As the Respondent correctly applied the
Regulations when the decision was made to deny the Appellant's application to
subdivide a lot from parcel number 125682, the appeal is denied.
4.
Disposition
An
Order denying the appeal will therefore be issued.
Order
WHEREAS Ruth Shea (on behalf of Maureen Ruelas) has appealed an August 29, 2001
decision by the Minister of Community and Cultural Affairs to deny approval of
an application to subdivide a lot from property number 125682 in Glenfinnan;
AND WHEREAS the Commission heard
the appeal at a public hearing conducted in Charlottetown on October 30, 2001 after due public notice;
AND WHEREAS the Commission has issued its
findings in this matter in accordance with the Reasons for Order issued with this Order;
NOW THEREFORE, pursuant to the Island Regulatory and Appeals Commission Act
and the Planning Act
IT IS ORDERED THAT
1. The appeal is hereby denied.
DATED
at Charlottetown, Prince Edward Island, this 20th day of November, 2001.
BY THE COMMISSION:
Maurice Rodgerson, Vice-Chair
Norman Gallant, Commissioner
Kathy Kennedy, Commissioner
NOTICE
Section 12 of the Island
Regulatory and Appeals Commission Act reads as follows:
12.
The Commission may, in its absolute discretion, review, rescind or vary any order or
decision made by it or rehear any application before deciding it.

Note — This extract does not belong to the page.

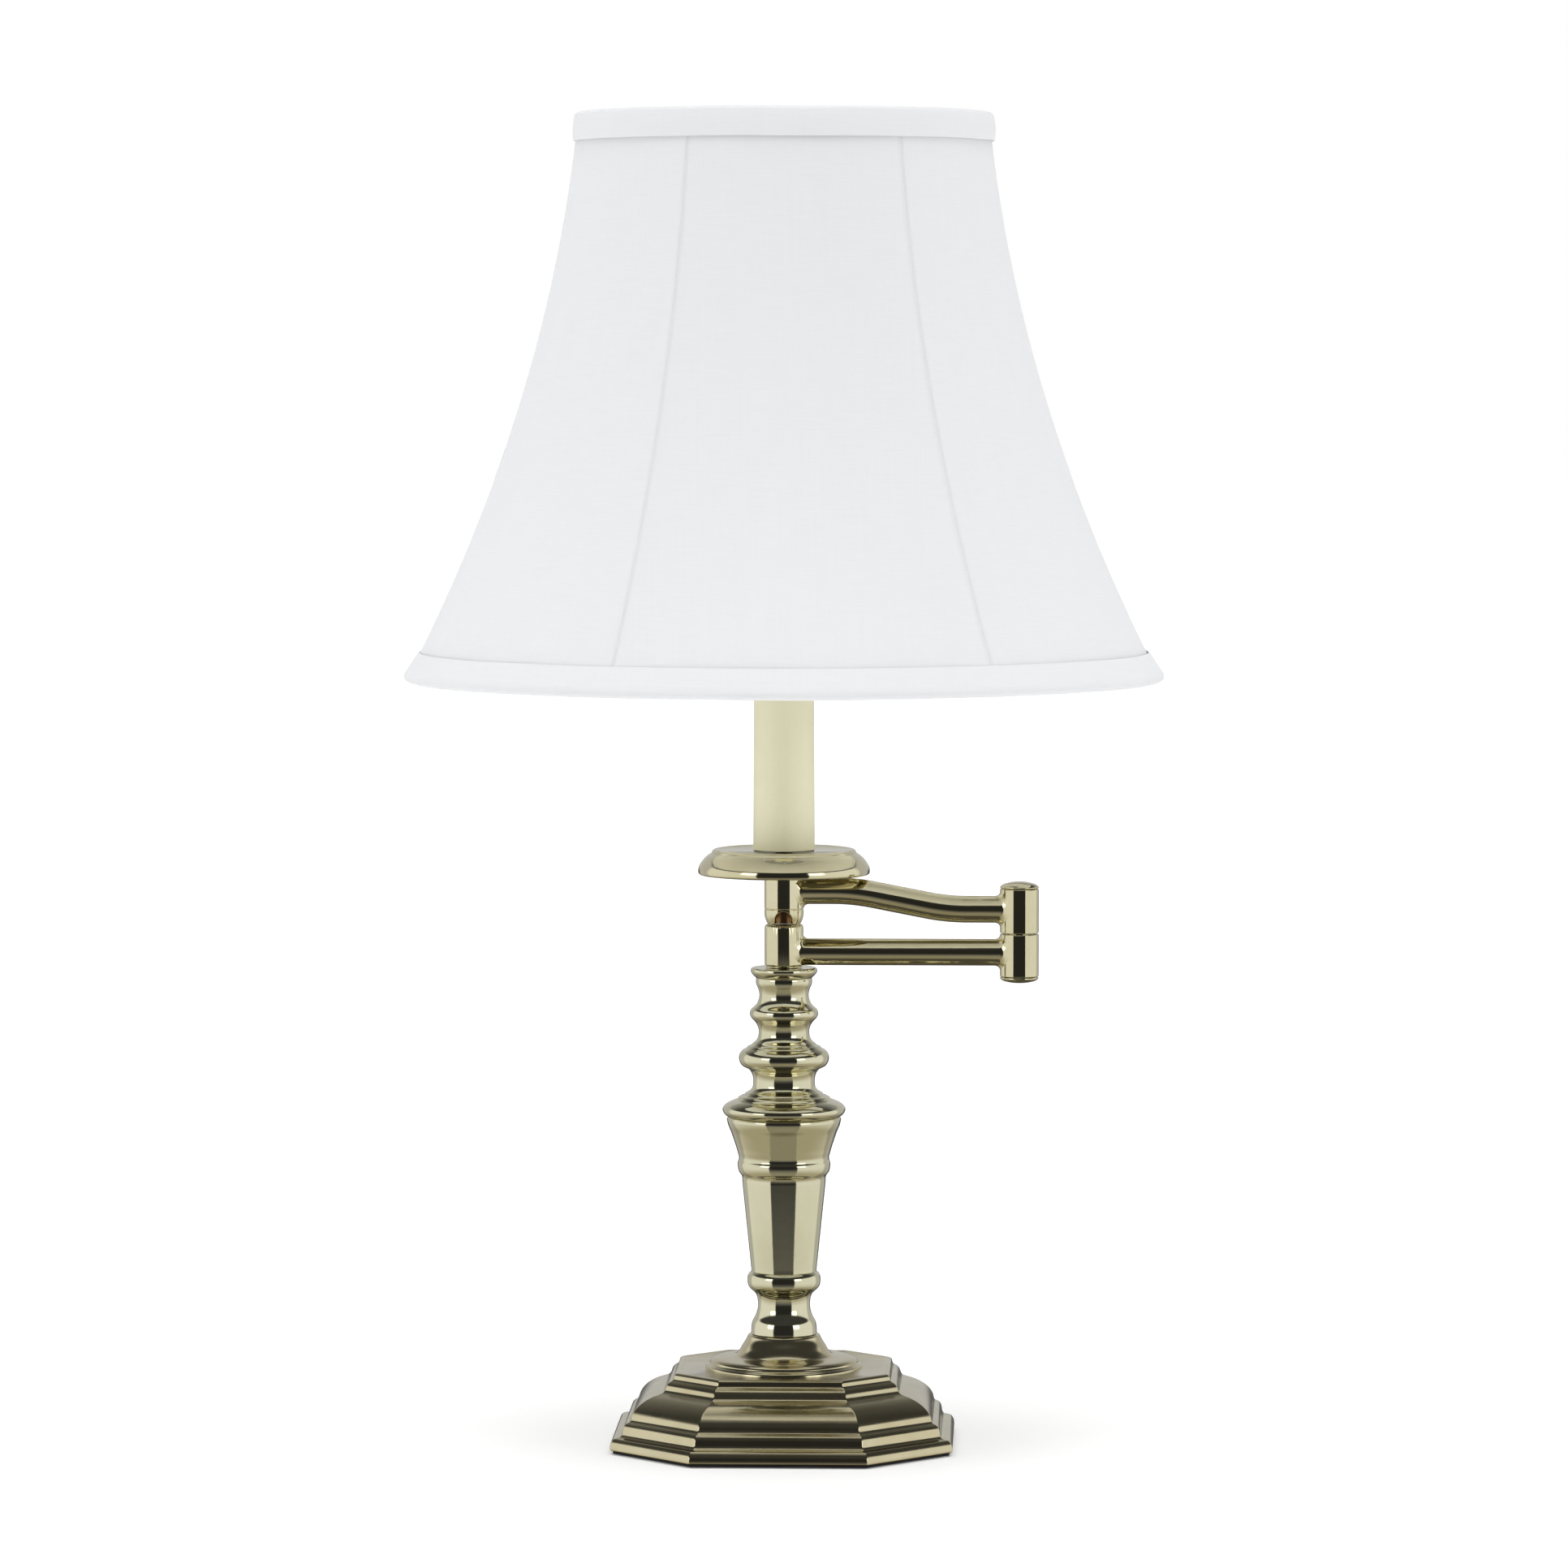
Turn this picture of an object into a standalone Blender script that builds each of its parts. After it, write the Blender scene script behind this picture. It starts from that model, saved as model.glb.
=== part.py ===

Parties to this proceeding seeking
a review of the Commission's decision or order in this matter may do so by filing with the
Commission, at the earliest date, a written Request for Review, which clearly
states the reasons for the review and the nature of the relief sought.
Sections 13.(1) and 13(2) of the Act provide as follows:
13.(1)
An appeal lies from a decision or order of the Commission to the Appeal Division of the
Supreme Court upon a question of law or jurisdiction.
(2) The appeal shall be made by filing a notice of appeal in the Supreme
Court within twenty days after the decision or order appealed from and the Civil Procedure
Rules respecting appeals apply with the necessary changes.